#### Exercise brief
Return every record verbatim.

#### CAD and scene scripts
════════════════
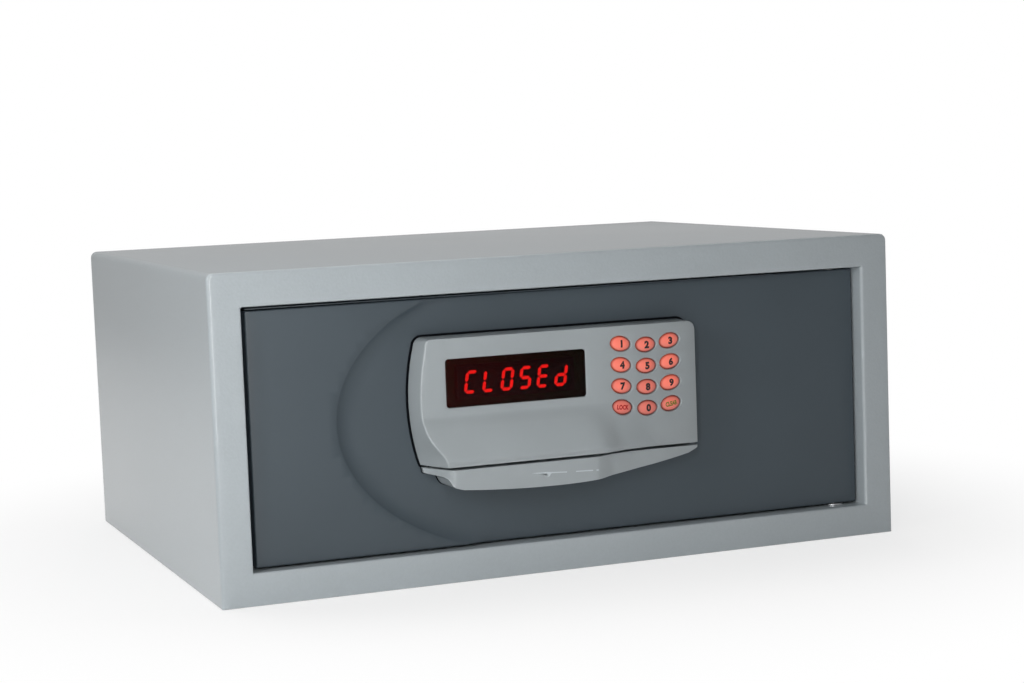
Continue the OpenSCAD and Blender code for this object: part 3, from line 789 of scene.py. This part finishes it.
PANEL_BOW = 134.0               # radius of the panel's left edge
SLOT_GAP = 1.4                  # how far the visible lip stops short of its full height, for the slot
KEY_MIDDLE = 48.8               # x of the middle column
KEY_PITCH = 17.0
KEY_TILT = 10.0                 # degrees that the outer columns lean
KEY_HALF_W = 6.8
KEY_HALF_H = 4.55
KEY_GAP = 0.35
KEY_EDGE = 0.85                 # radius of the panel's edge round each key
KEY_FLANGE = 0.9
KEY_LIGHT = dict(zip(KEYS, (0.5, 1.0, 0.72, 0.78, 1.0, 0.74, 0.95, 0.85, 0.62, 0.95, 0.55, 0.6)))
LIP_WING = 3.2                  # the lip's height at its left end
ARROW = [(-36.0, 66.35), (-31.0, 65.75), (-25.6, 65.45), (-24.2, 63.2), (-22.6, 65.25),
         (-12.2, 64.7), (-12.2, 65.3), (-29.0, 66.3)]
BAR = [(-6.0, 64.5), (9.5, 63.9), (9.5, 64.5), (-6.0, 65.1)]


def left_edge(z):
    """The bowed left edge of the panel at a height."""
    return HOUSING_LOW.x + PANEL_BOW - math.sqrt(PANEL_BOW ** 2 - (z - 114.0) ** 2)


def brow_share(x, z, start=6.0, reach=46.0):
    """How much of the brow's rise a place has: it runs out to the right, steeply and then gently."""
    away = min(1.0, max(0.0, (x - start - (96 - z) * 0.3) / reach))
    return 1 - smooth(away * 2.2) * 0.62 - smooth((away - 0.25) / 0.75) * 0.38


def rise_of(x, z):
    """The panel's height above the pressed door face at a place."""
    panel = settings()[2]
    flat = PRESSED_Y - FACE_Y
    full = PRESSED_Y - HOUSING_LOW.y - 0.4 - flat
    top = panel.crease / MM + 2
    edge = panel.brow_edge / MM
    if z >= top:
        return flat
    share = min(1.0, (top - z) / (top - edge))
    swell = (1 - (1 - share) ** 1.55) * smooth(share * 5.0) ** 0.5
    undercut = min(1.2, 0.9 * (max(0.0, edge - z) / 1.6) ** 2)
    return flat + (full * swell - undercut) * brow_share(x, z)


def panel_depth(x, z):
    """The panel's y at a place."""
    return PRESSED_Y - rise_of(x, z)


def brow_inset(z):
    """How much further in the front edge lies on the left, where the brow stands out."""
    return 3.4 + 6.6 * smooth((101 - z) / 23) ** 1.9


def housing_outline():
    """Front outline of the housing and the matching outline at its base, counter-clockwise."""
    right = HOUSING_HIGH.x
    low = HOUSING_LOW.z
    high = HOUSING_HIGH.z
    left_low = left_edge(low)
    left_high = left_edge(high - 5)
    front = run((left_low + brow_inset(low), low + 0.25), (right - 0.5, low + 0.25), 80)
    base = run((left_low, low), (right, low), 80)
    side = [low + 0.25 + (high - 6.5 - low) * i / 12 for i in range(13)]
    front += [(right - 0.5, z) for z in side] + arc(right - 5.5, high - 6.2, 5.0, 10, 90, 8)
    base += [(right, z) for z in side] + arc(right - 5.5, high - 5.5, 5.5, 10, 90, 8)
    front += run((right - 5.5, high - 1.2), (left_high + 6.2, high - 1.2), 24, 1)
    base += run((right - 5.5, high), (left_high + 5.6, high), 24, 1)
    front += arc(left_high + 6.2, high - 4.4, 3.2, 90, 165, 8)
    base += arc(left_high + 5.6, high - 5.6, 5.6, 90, 172, 8)
    side = [high - 6.2 + (low - high + 6.2) * i / 26 for i in range(1, 26)]
    front += [(left_edge(z) + brow_inset(z), z) for z in side]
    base += [(left_edge(z), z) for z in side]
    return front, base


def walls(mesh, loop, front, base, edge, base_y):
    """The moulding's side: a rounded front edge, then a slightly bowed wall down to the base."""
    last = loop
    for step in range(1, 5):
        turn = math.radians(20 * step)
        points = []
        for vertex, start, end in zip(loop, front, base):
            out = Vector(end) - Vector(start)
            reach = min(edge * math.sin(turn), out.length * 0.5)
            way = out.normalized() * reach if out.length > 1e-6 else Vector((0, 0))
            points.append((start[0] + way.x, vertex.co.y + edge * (1 - math.cos(turn)), start[1] + way.y))
        last = onward(mesh, last, points)
    tops = [vertex.co.copy() for vertex in last]
    for share in (0.15, 0.3, 0.45, 0.6, 0.8, 1.0):
        out = share + 0.05 * math.sin(math.pi * share)
        last = onward(mesh, last, [(top.x + (x - top.x) * out, top.y + (base_y - top.y) * share,
                                    top.z + (z - top.z) * out) for top, (x, z) in zip(tops, base)])
    return last


def rounded_hole(mesh, loop, hole, edge, depth):
    """A hole's mouth with a rounded edge and a straight wall behind it, which ends at depth."""
    last = loop
    for step in range(1, 5):
        turn = math.radians(22.5 * step)
        drop = edge * (1 - math.cos(turn))
        inward = grown(hole, -edge * math.sin(turn))
        last = onward(mesh, last, [(x, vertex.co.y + drop, z) for (x, z), vertex in zip(inward, loop)])
    return onward(mesh, last, [(vertex.co.x, depth, vertex.co.z) for vertex in last])


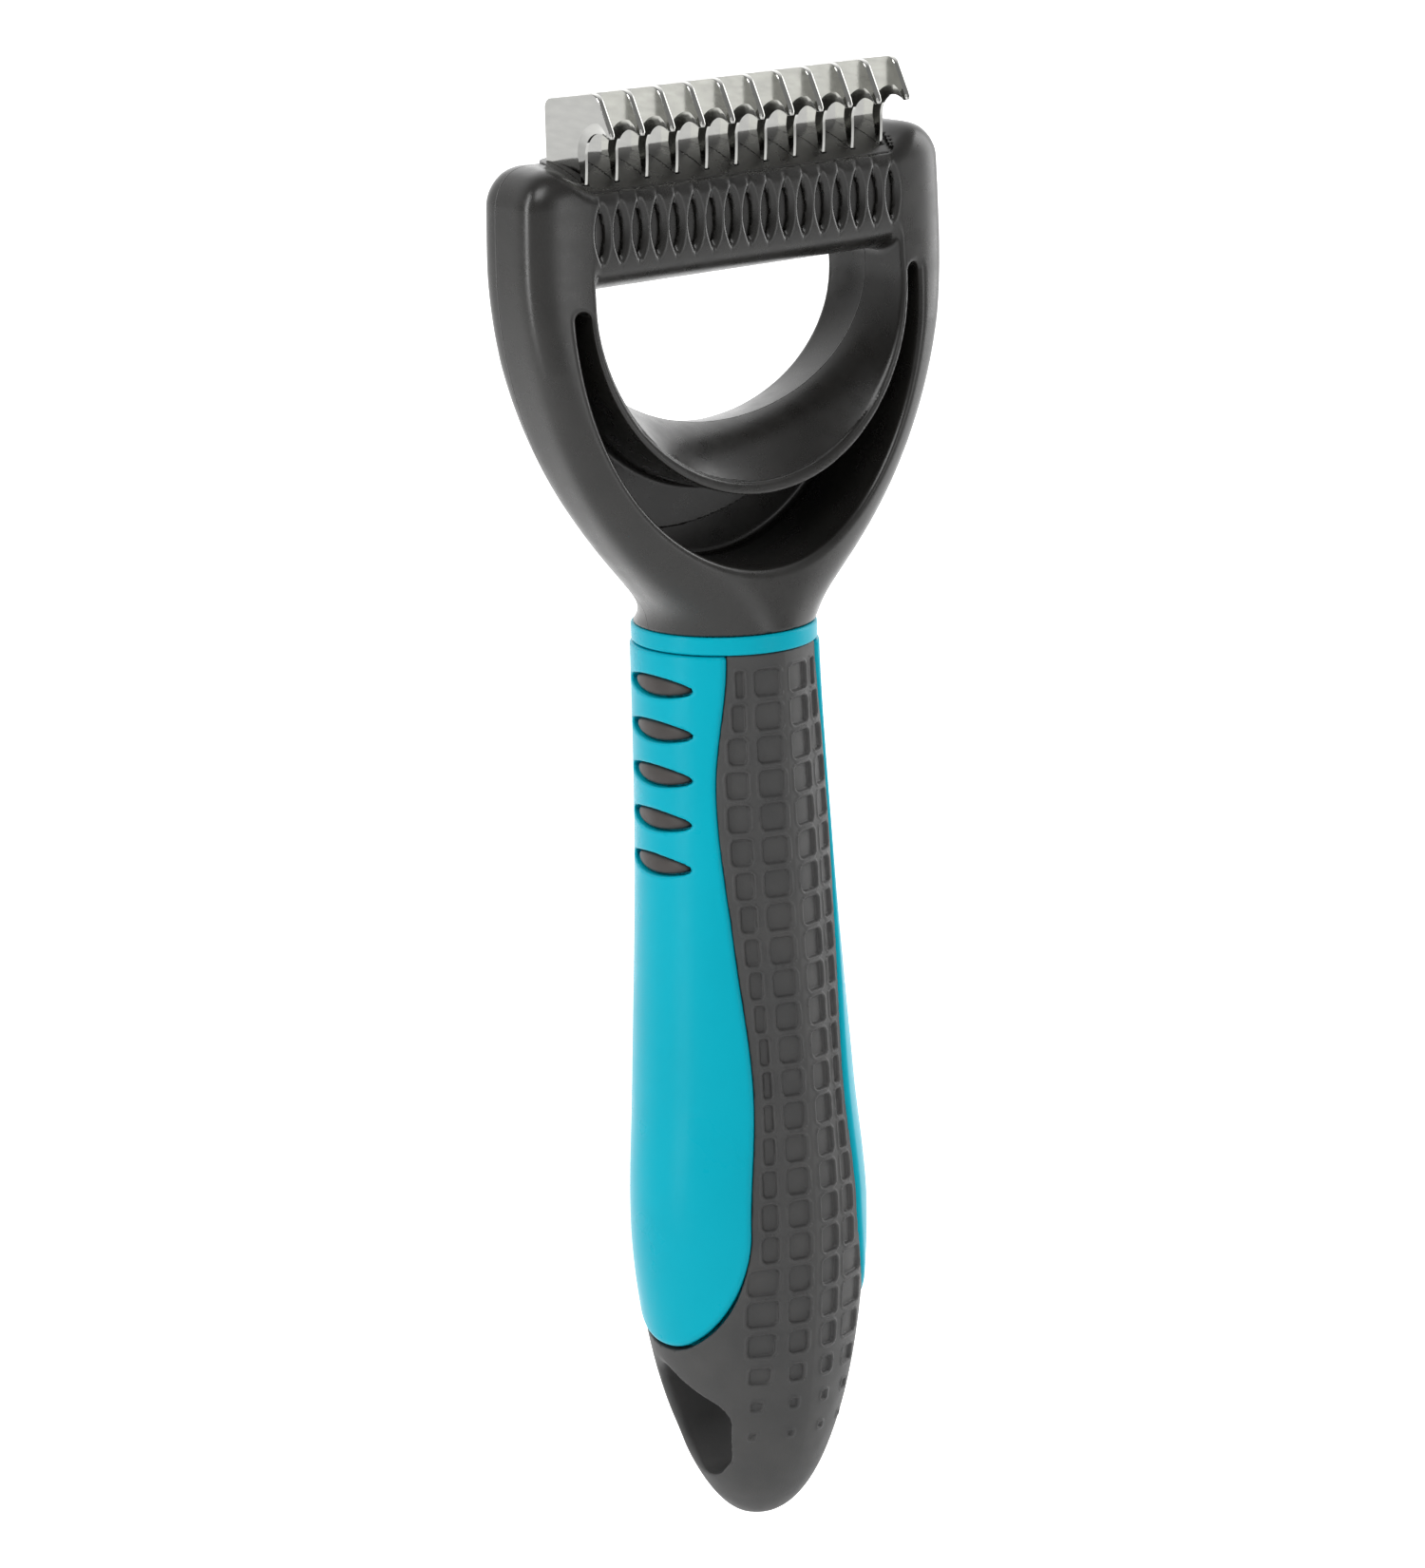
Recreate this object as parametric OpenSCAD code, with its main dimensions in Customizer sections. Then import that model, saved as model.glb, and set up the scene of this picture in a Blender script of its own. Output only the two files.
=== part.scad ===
════════════════
#### Answer to the problem
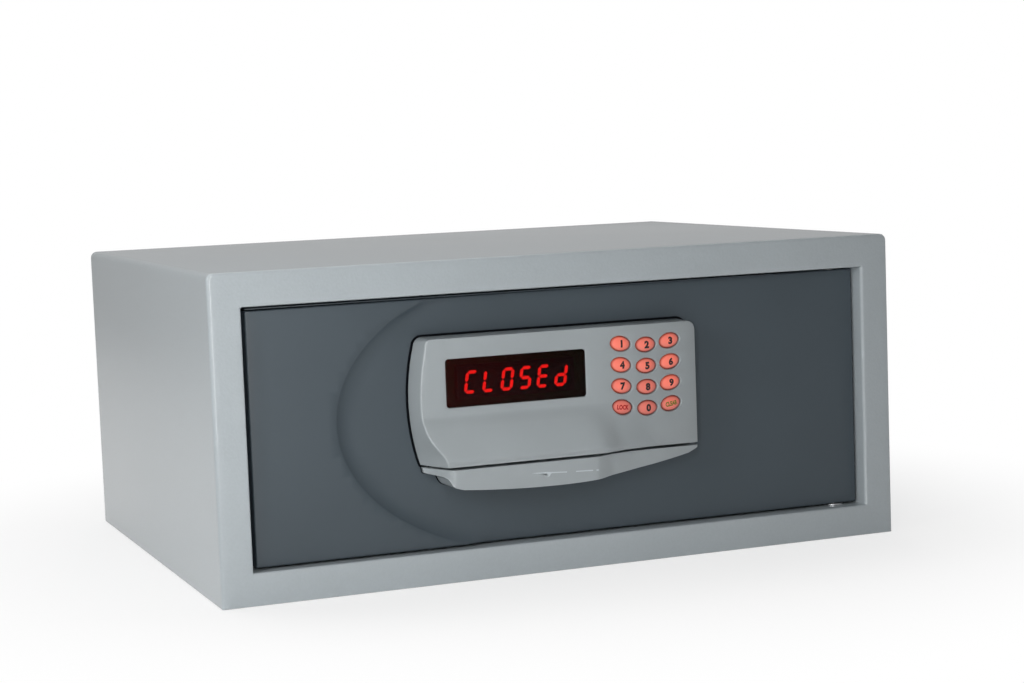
Continue the OpenSCAD and Blender code for this object: part 3, from line 789 of scene.py. This part finishes it.
PANEL_BOW = 134.0               # radius of the panel's left edge
SLOT_GAP = 1.4                  # how far the visible lip stops short of its full height, for the slot
KEY_MIDDLE = 48.8               # x of the middle column
KEY_PITCH = 17.0
KEY_TILT = 10.0                 # degrees that the outer columns lean
KEY_HALF_W = 6.8
KEY_HALF_H = 4.55
KEY_GAP = 0.35
KEY_EDGE = 0.85                 # radius of the panel's edge round each key
KEY_FLANGE = 0.9
KEY_LIGHT = dict(zip(KEYS, (0.5, 1.0, 0.72, 0.78, 1.0, 0.74, 0.95, 0.85, 0.62, 0.95, 0.55, 0.6)))
LIP_WING = 3.2                  # the lip's height at its left end
ARROW = [(-36.0, 66.35), (-31.0, 65.75), (-25.6, 65.45), (-24.2, 63.2), (-22.6, 65.25),
         (-12.2, 64.7), (-12.2, 65.3), (-29.0, 66.3)]
BAR = [(-6.0, 64.5), (9.5, 63.9), (9.5, 64.5), (-6.0, 65.1)]


def left_edge(z):
    """The bowed left edge of the panel at a height."""
    return HOUSING_LOW.x + PANEL_BOW - math.sqrt(PANEL_BOW ** 2 - (z - 114.0) ** 2)


def brow_share(x, z, start=6.0, reach=46.0):
    """How much of the brow's rise a place has: it runs out to the right, steeply and then gently."""
    away = min(1.0, max(0.0, (x - start - (96 - z) * 0.3) / reach))
    return 1 - smooth(away * 2.2) * 0.62 - smooth((away - 0.25) / 0.75) * 0.38


def rise_of(x, z):
    """The panel's height above the pressed door face at a place."""
    panel = settings()[2]
    flat = PRESSED_Y - FACE_Y
    full = PRESSED_Y - HOUSING_LOW.y - 0.4 - flat
    top = panel.crease / MM + 2
    edge = panel.brow_edge / MM
    if z >= top:
        return flat
    share = min(1.0, (top - z) / (top - edge))
    swell = (1 - (1 - share) ** 1.55) * smooth(share * 5.0) ** 0.5
    undercut = min(1.2, 0.9 * (max(0.0, edge - z) / 1.6) ** 2)
    return flat + (full * swell - undercut) * brow_share(x, z)


def panel_depth(x, z):
    """The panel's y at a place."""
    return PRESSED_Y - rise_of(x, z)


def brow_inset(z):
    """How much further in the front edge lies on the left, where the brow stands out."""
    return 3.4 + 6.6 * smooth((101 - z) / 23) ** 1.9


def housing_outline():
    """Front outline of the housing and the matching outline at its base, counter-clockwise."""
    right = HOUSING_HIGH.x
    low = HOUSING_LOW.z
    high = HOUSING_HIGH.z
    left_low = left_edge(low)
    left_high = left_edge(high - 5)
    front = run((left_low + brow_inset(low), low + 0.25), (right - 0.5, low + 0.25), 80)
    base = run((left_low, low), (right, low), 80)
    side = [low + 0.25 + (high - 6.5 - low) * i / 12 for i in range(13)]
    front += [(right - 0.5, z) for z in side] + arc(right - 5.5, high - 6.2, 5.0, 10, 90, 8)
    base += [(right, z) for z in side] + arc(right - 5.5, high - 5.5, 5.5, 10, 90, 8)
    front += run((right - 5.5, high - 1.2), (left_high + 6.2, high - 1.2), 24, 1)
    base += run((right - 5.5, high), (left_high + 5.6, high), 24, 1)
    front += arc(left_high + 6.2, high - 4.4, 3.2, 90, 165, 8)
    base += arc(left_high + 5.6, high - 5.6, 5.6, 90, 172, 8)
    side = [high - 6.2 + (low - high + 6.2) * i / 26 for i in range(1, 26)]
    front += [(left_edge(z) + brow_inset(z), z) for z in side]
    base += [(left_edge(z), z) for z in side]
    return front, base


def walls(mesh, loop, front, base, edge, base_y):
    """The moulding's side: a rounded front edge, then a slightly bowed wall down to the base."""
    last = loop
    for step in range(1, 5):
        turn = math.radians(20 * step)
        points = []
        for vertex, start, end in zip(loop, front, base):
            out = Vector(end) - Vector(start)
            reach = min(edge * math.sin(turn), out.length * 0.5)
            way = out.normalized() * reach if out.length > 1e-6 else Vector((0, 0))
            points.append((start[0] + way.x, vertex.co.y + edge * (1 - math.cos(turn)), start[1] + way.y))
        last = onward(mesh, last, points)
    tops = [vertex.co.copy() for vertex in last]
    for share in (0.15, 0.3, 0.45, 0.6, 0.8, 1.0):
        out = share + 0.05 * math.sin(math.pi * share)
        last = onward(mesh, last, [(top.x + (x - top.x) * out, top.y + (base_y - top.y) * share,
                                    top.z + (z - top.z) * out) for top, (x, z) in zip(tops, base)])
    return last


def rounded_hole(mesh, loop, hole, edge, depth):
    """A hole's mouth with a rounded edge and a straight wall behind it, which ends at depth."""
    last = loop
    for step in range(1, 5):
        turn = math.radians(22.5 * step)
        drop = edge * (1 - math.cos(turn))
        inward = grown(hole, -edge * math.sin(turn))
        last = onward(mesh, last, [(x, vertex.co.y + drop, z) for (x, z), vertex in zip(inward, loop)])
    return onward(mesh, last, [(vertex.co.x, depth, vertex.co.z) for vertex in last])


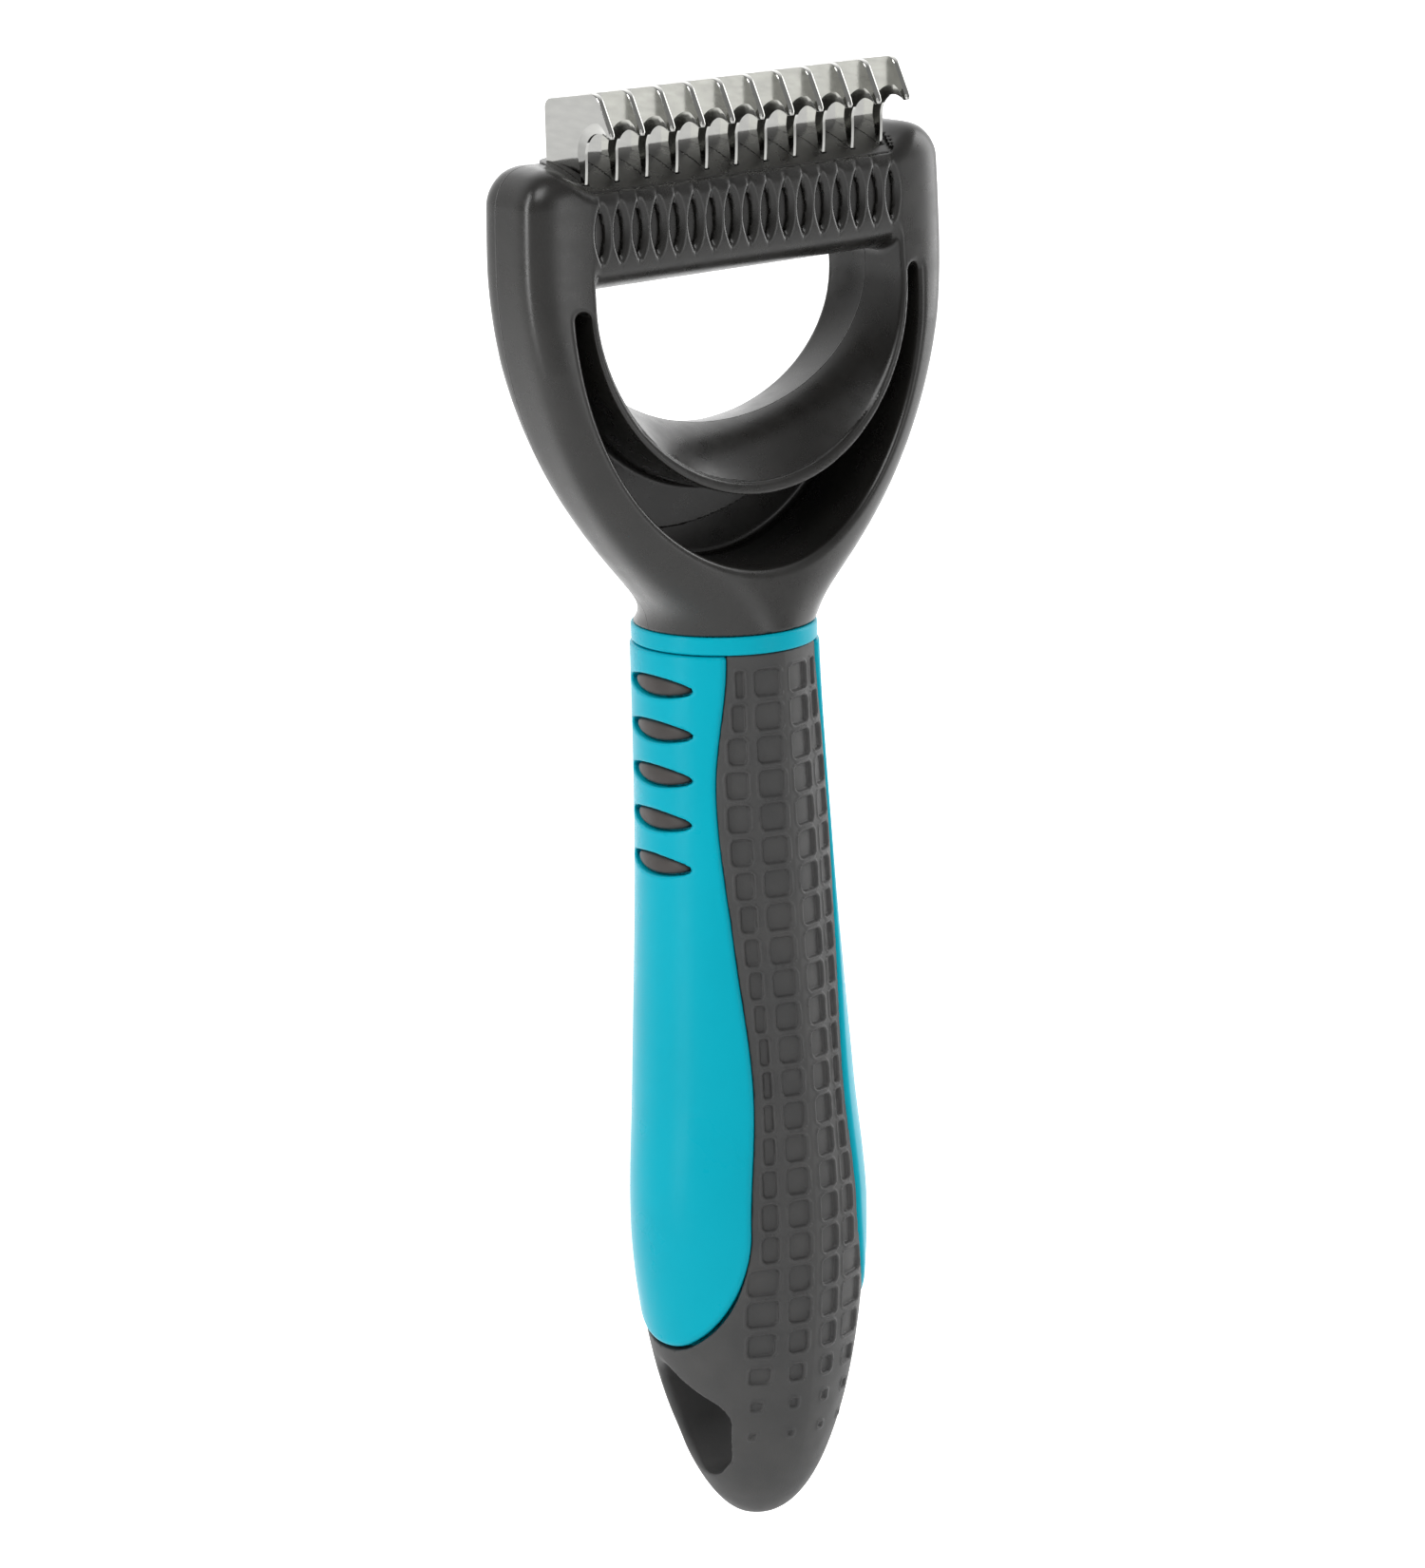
Recreate this object as parametric OpenSCAD code, with its main dimensions in Customizer sections. Then import that model, saved as model.glb, and set up the scene of this picture in a Blender script of its own. Output only the two files.
=== part.scad ===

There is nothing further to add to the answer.